Show all lines of the listing that hold the word "materials".
↓↓↓
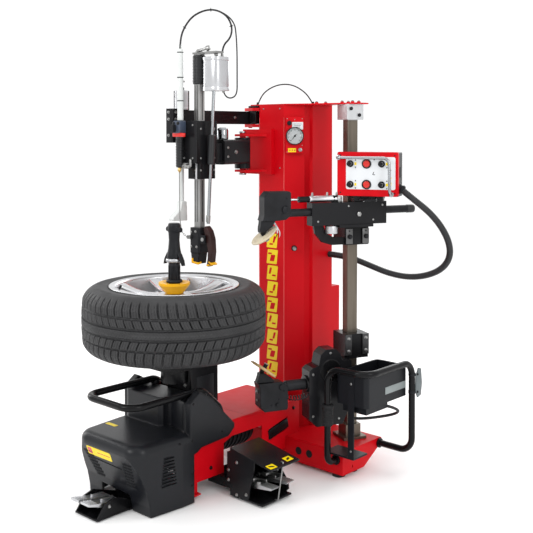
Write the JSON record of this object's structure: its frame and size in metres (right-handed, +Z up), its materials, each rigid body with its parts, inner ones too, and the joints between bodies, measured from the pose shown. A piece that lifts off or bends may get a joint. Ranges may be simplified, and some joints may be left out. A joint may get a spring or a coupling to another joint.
{
  "type": "tire changer machine",
  "caption": "Floor standing leverless tyre changer with a swinging tool arm, bead breaker arms, control console and a clamped wheel.",
  "frame": {"origin": "on the floor, under the wheel spindle's axis", "axes": "+Z up along the spindle, +Y from the front cover to the column, +X to the operator's side with the guide post"},
  "size_m": [1.2484, 1.4697, 1.9926],
  "materials": {
    "red_paint": "gloss",
    "black_paint": "gloss",
    "black_plastic": "satin",
    "bare_steel": "satin",
    "dark_casting": "satin",
    "aluminium": "satin",
    "chrome": "polished",
    "rubber": "matte",
    "grip_rubber": "matte",
    "yellow_plastic": "satin",
    "cream_plastic": "satin",
    "white_plastic": "satin",
    "red_plastic": "gloss",
    "pad_rubber": "matte"
  },
  "bodies": {
    "frame": {"air_unit": "aluminium", "base_beam": "red_paint", "column": "red_paint", "control_hose": "rubber", "cross_feet": "red_paint", "front_cover": "black_plastic", "front_handle": "black_paint", "front_pedal_box": "black_paint", "gauge_box": "red_paint", "gear_motor": "dark_casting", "guard_frame": "black_paint", "guide_post": "bare_steel", "hinge_brackets": "red_paint", "levelling_pads": "pad_rubber", "pillar": "black_paint", "pressure_gauge": "white_plastic", "side_pedal_box": "black_paint", "spindle_bearings": "bare_steel", "tool_tray": "black_plastic", "top_plate": "red_paint"},
    "spindle": {"spindle": "bare_steel", "rim": "aluminium", "tyre": "rubber"},
    "quick_lock": {"clamp_cone": "yellow_plastic", "lock_sleeve": "dark_casting", "lock_handle": "dark_casting"},
    "tool_arm": {"tool_arm": "black_paint"},
    "tool_carriage": {"tool_carriage": "black_paint", "hose_mast": "white_plastic", "control_grip": "grip_rubber"},
    "control_trigger": {"control_trigger": "black_plastic"},
    "tool_post": {"tool_post": "bare_steel", "post_grip": "grip_rubber", "tool_cylinder": "aluminium", "tool_head": "dark_casting", "tool_hose": "rubber"},
    "claw_rod": {"claw_rod": "chrome", "rod_grip": "grip_rubber"},
    "tool_claw": {"tool_claw": "dark_casting"},
    "press_arm": {"press_arm": "black_paint"},
    "press_rod": {"press_rod": "white_plastic"},
    "upper_carriage": {"upper_carriage": "black_paint", "upper_arm_box": "black_paint", "console_case": "black_plastic", "console_handle": "chrome"},
    "upper_bar": {"upper_bar": "black_paint"},
    "upper_disc": {"upper_disc": "cream_plastic"},
    "lower_carriage": {"lower_carriage": "black_paint"},
    "lower_bar": {"lower_bar": "black_paint"},
    "lower_disc": {"lower_disc": "cream_plastic"},
    "control_lever_1": {"control_lever_1": "black_plastic"},
    "control_lever_2": {"control_lever_2": "black_plastic"},
    "control_lever_3": {"control_lever_3": "black_plastic"},
    "control_lever_4": {"control_lever_4": "black_plastic"},
    "console_button_1": {"console_button_1": "red_plastic"},
    "side_pedal_1": {"side_pedal_1": "aluminium"},
    "front_pedal_1": {"front_pedal_1": "aluminium"},
    "console_button_2": {"console_button_2": "red_plastic"},
    "side_pedal_2": {"side_pedal_2": "aluminium"},
    "front_pedal_2": {"front_pedal_2": "aluminium"}
  },
  "joints": [
    {"name": "wheel_spin", "type": "hinge", "parent": "frame", "child": "spindle", "pos_m": [0, 0, 0.7], "axis": [0, 0, 1], "continuous": true},
    {"name": "lock_slide", "type": "slide", "parent": "spindle", "child": "quick_lock", "axis": [0, 0, 1], "range_m": [0, 0.14]},
    {"name": "tool_arm_swing", "type": "hinge", "parent": "frame", "child": "tool_arm", "pos_m": [-0.08, 0.49, 1.37], "axis": [0, 0, 1], "range_deg": [0, 30]},
    {"name": "tool_carriage_slide", "type": "slide", "parent": "tool_arm", "child": "tool_carriage", "axis": [0, 1, 0], "range_m": [-0.11, 0.02]},
    {"name": "control_trigger_press", "type": "slide", "parent": "tool_carriage", "child": "control_trigger", "axis": [0, 1, 0], "range_m": [0, 0.004], "stiffness_N_per_m": 600},
    {"name": "tool_post_slide", "type": "slide", "parent": "tool_carriage", "child": "tool_post", "axis": [0, 0, 1], "range_m": [-0.035, 0.2], "deforming": ["tool_hose"]},
    {"name": "claw_rod_slide", "type": "slide", "parent": "tool_post", "child": "claw_rod", "axis": [0.0498, 0.0124, 0.9987], "range_m": [0, 0.012]},
    {"name": "claw_tilt", "type": "hinge", "parent": "tool_post", "child": "tool_claw", "pos_m": [-0.034, 0.22, 1.002], "axis": [0, 1, 0], "range_deg": [-8, 0]},
    {"name": "press_arm_swing", "type": "hinge", "parent": "frame", "child": "press_arm", "pos_m": [-0.172, 0.64, 1.53], "axis": [0, 0, 1], "range_deg": [-80, 0]},
    {"name": "press_rod_slide", "type": "slide", "parent": "press_arm", "child": "press_rod", "axis": [0, 0, 1], "range_m": [-0.2, 0.04]},
    {"name": "upper_carriage_slide", "type": "slide", "parent": "frame", "child": "upper_carriage", "axis": [0, 0, 1], "range_m": [-0.14, 0.12], "deforming": ["control_hose"]},
    {"name": "upper_bar_slide", "type": "slide", "parent": "upper_carriage", "child": "upper_bar", "axis": [-0.4226, -0.9063, 0], "range_m": [-0.045, 0.05]},
    {"name": "upper_disc_spin", "type": "hinge", "parent": "upper_bar", "child": "upper_disc", "pos_m": [0.25702, 0.26953, 1.034], "axis": [-0.2484, -0.5327, 0.809], "continuous": true},
    {"name": "lower_carriage_slide", "type": "slide", "parent": "frame", "child": "lower_carriage", "axis": [0, 0, 1], "range_m": [-0.09, 0.04]},
    {"name": "lower_bar_slide", "type": "slide", "parent": "lower_carriage", "child": "lower_bar", "axis": [-0.4226, -0.9063, 0], "range_m": [-0.05, 0.04]},
    {"name": "lower_disc_spin", "type": "hinge", "parent": "lower_bar", "child": "lower_disc", "pos_m": [0.25533, 0.2659, 0.478], "axis": [-0.2484, -0.5327, -0.809], "continuous": true},
    {"name": "control_lever_1_tilt", "type": "hinge", "parent": "upper_carriage", "child": "control_lever_1", "pos_m": [0.44839, 0.6087, 1.33], "axis": [0.9272, 0.3746, 0], "range_deg": [-14, 14], "stiffness_Nm_per_rad": 0.4},
    {"name": "control_lever_2_tilt", "type": "hinge", "parent": "upper_carriage", "child": "control_lever_2", "pos_m": [0.57449, 0.65964, 1.33], "axis": [0.9272, 0.3746, 0], "range_deg": [-14, 14], "stiffness_Nm_per_rad": 0.4},
    {"name": "console_button_1_press", "type": "slide", "parent": "upper_carriage", "child": "console_button_1", "axis": [-0.3746, 0.9272, 0], "range_m": [0, 0.004], "stiffness_N_per_m": 600},
    {"name": "control_lever_3_tilt", "type": "hinge", "parent": "upper_carriage", "child": "control_lever_3", "pos_m": [0.44839, 0.6087, 1.242], "axis": [0.9272, 0.3746, 0], "range_deg": [-14, 14], "stiffness_Nm_per_rad": 0.4},
    {"name": "control_lever_4_tilt", "type": "hinge", "parent": "upper_carriage", "child": "control_lever_4", "pos_m": [0.57449, 0.65964, 1.242], "axis": [0.9272, 0.3746, 0], "range_deg": [-14, 14], "stiffness_Nm_per_rad": 0.4},
    {"name": "console_button_2_press", "type": "slide", "parent": "upper_carriage", "child": "console_button_2", "axis": [-0.3746, 0.9272, 0], "range_m": [0, 0.004], "stiffness_N_per_m": 600},
    {"name": "side_pedal_1_press", "type": "hinge", "parent": "frame", "child": "side_pedal_1", "pos_m": [0.302, 0.106, 0.06], "axis": [0, 1, 0], "range_deg": [0, 6], "stiffness_Nm_per_rad": 8},
    {"name": "side_pedal_2_press", "type": "hinge", "parent": "frame", "child": "side_pedal_2", "pos_m": [0.302, 0.196, 0.06], "axis": [0, 1, 0], "range_deg": [0, 6], "stiffness_Nm_per_rad": 8},
    {"name": "front_pedal_1_press", "type": "hinge", "parent": "frame", "child": "front_pedal_1", "pos_m": [-0.034, -0.392, 0.046], "axis": [1, 0, 0], "range_deg": [0, 12], "stiffness_Nm_per_rad": 8},
    {"name": "front_pedal_2_press", "type": "hinge", "parent": "frame", "child": "front_pedal_2", "pos_m": [0.028, -0.392, 0.046], "axis": [1, 0, 0], "range_deg": [0, 12], "stiffness_Nm_per_rad": 8}
  ],
  "couplings": [
    {"joint": "claw_tilt", "follows": "claw_rod_slide", "rad_per_m": -11.6}
  ]
}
↑↑↑
▸ Reply:
Write the JSON record of this object's structure: its frame and size in metres (right-handed, +Z up), its materials, each rigid body with its parts, inner ones too, and the joints between bodies, measured from the pose shown. A piece that lifts off or bends may get a joint. Ranges may be simplified, and some joints may be left out. A joint may get a spring or a coupling to another joint.
  "materials": {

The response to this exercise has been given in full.